Abstract

Reinforced Concrete (RC) buildings with clay masonry infills are a very common structural typology worldwide for civil, strategic or productive use. Damage to infills may cause danger for human lives and strongly affects economic losses, as shown during past earthquakes. Despite their role is crucial in terms of global and local response of RC buildings in the event of an earthquake, in current practice, infills are considered as partition elements without any structural function. The behaviour of infills under seismic actions has to be reliably characterized, starting from the analysis of their displacement capacity at different performance levels due to in-plane actions, and a proper complete numerical modelling, able to reproduce their influence on the global behaviour of RC frames under seismic actions.Some models have been already proposed in literature, but their reliability should be yet proved on the basis of an as wide as possible experimental database.
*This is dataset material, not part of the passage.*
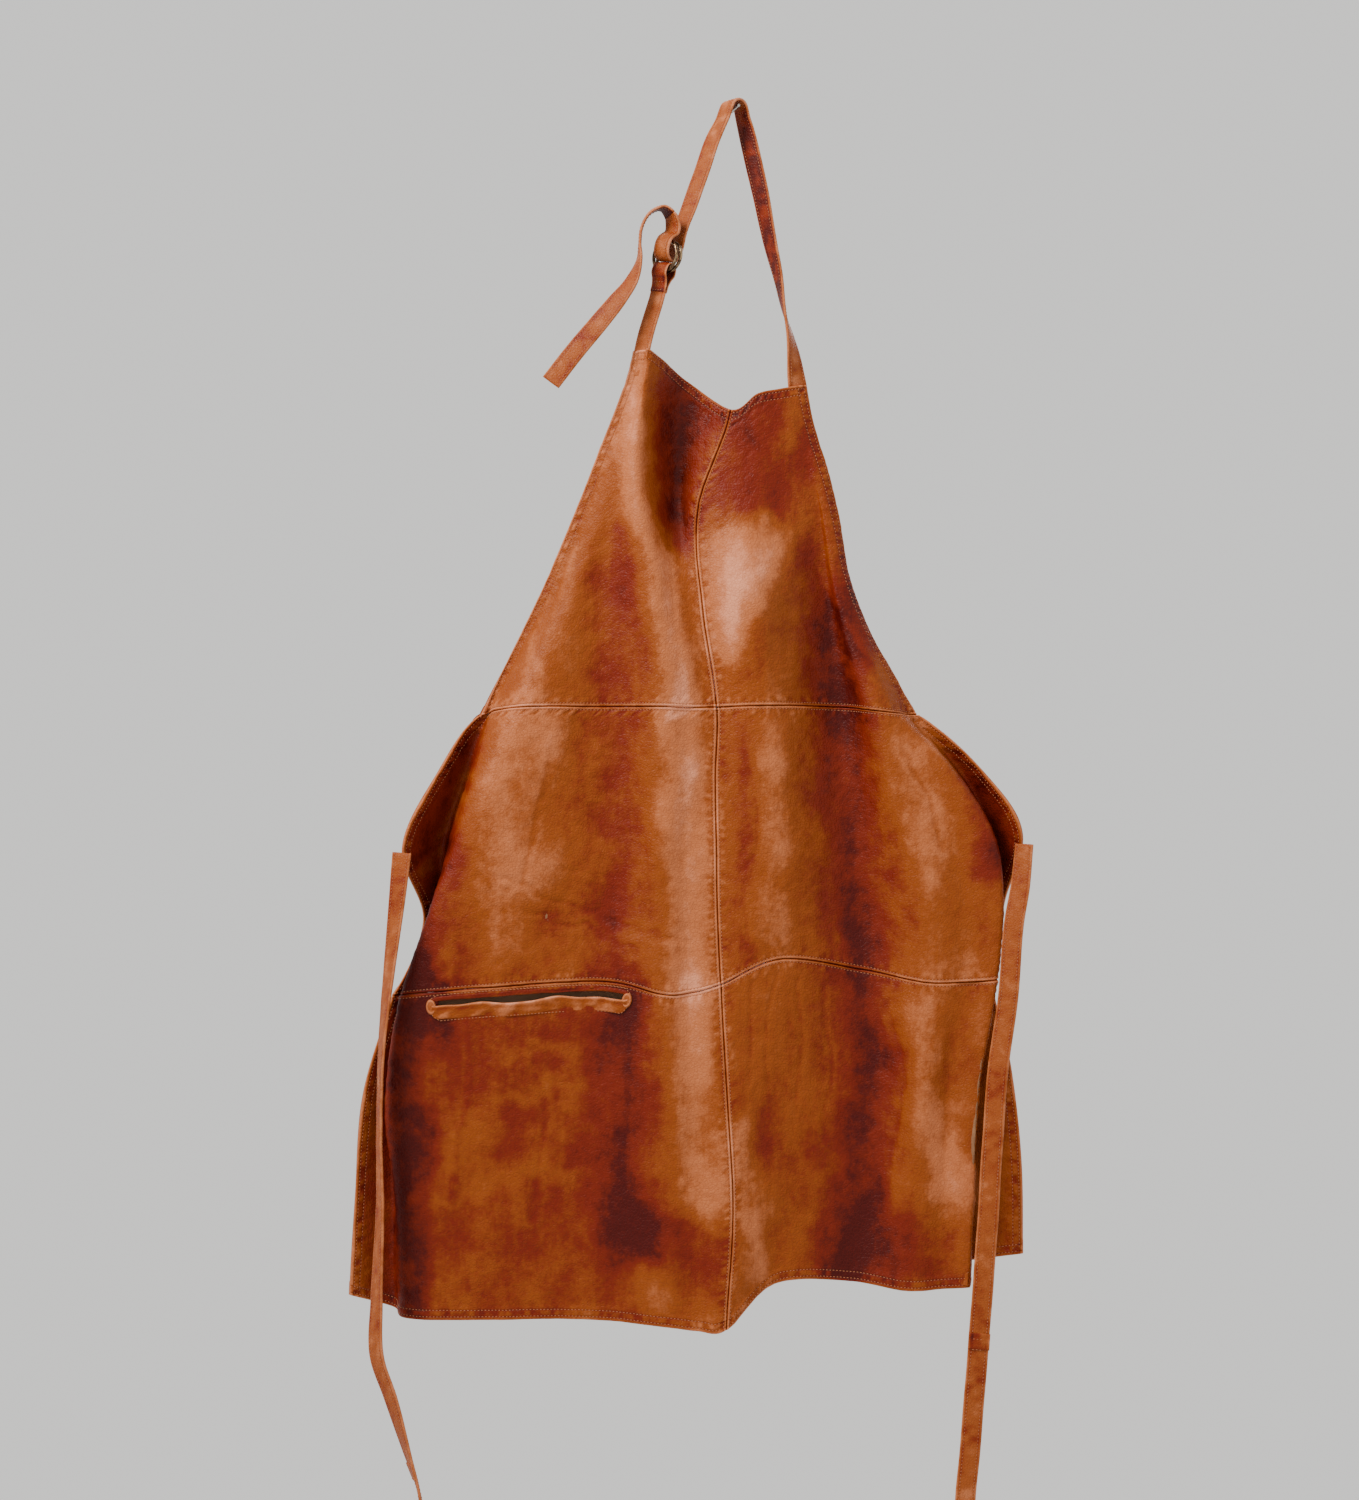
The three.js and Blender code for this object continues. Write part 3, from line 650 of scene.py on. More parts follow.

Therefore, in this paper, a homogenous extensive database of experimental tests on RC frames infilled with hollow clay-masonry infills – typical of Italian and Mediterranean RC building stock – is collected and presented. The experimental responses of the infills under lateral loads are obtained and the main related numerical models existing in literature are investigated and compared with the experimental results. A new modelling proposal is carried out to obtain a simple practice-oriented force-displacement envelope to significantly reduce the errors in the prediction of the infill in-plane behaviour under lateral loads. The experimental evolutions of damage under increasing displacement demand are also analysed, and the displacement capacity at given performance levels are identified and correlated to the in-plane behaviour of the infill panels. The analysis of the damage evolution to the infills during the experimental tests finally allows the definition of drift-based fragility functions for these components, representing a key point for a more reliable estimation of losses due to earthquakes.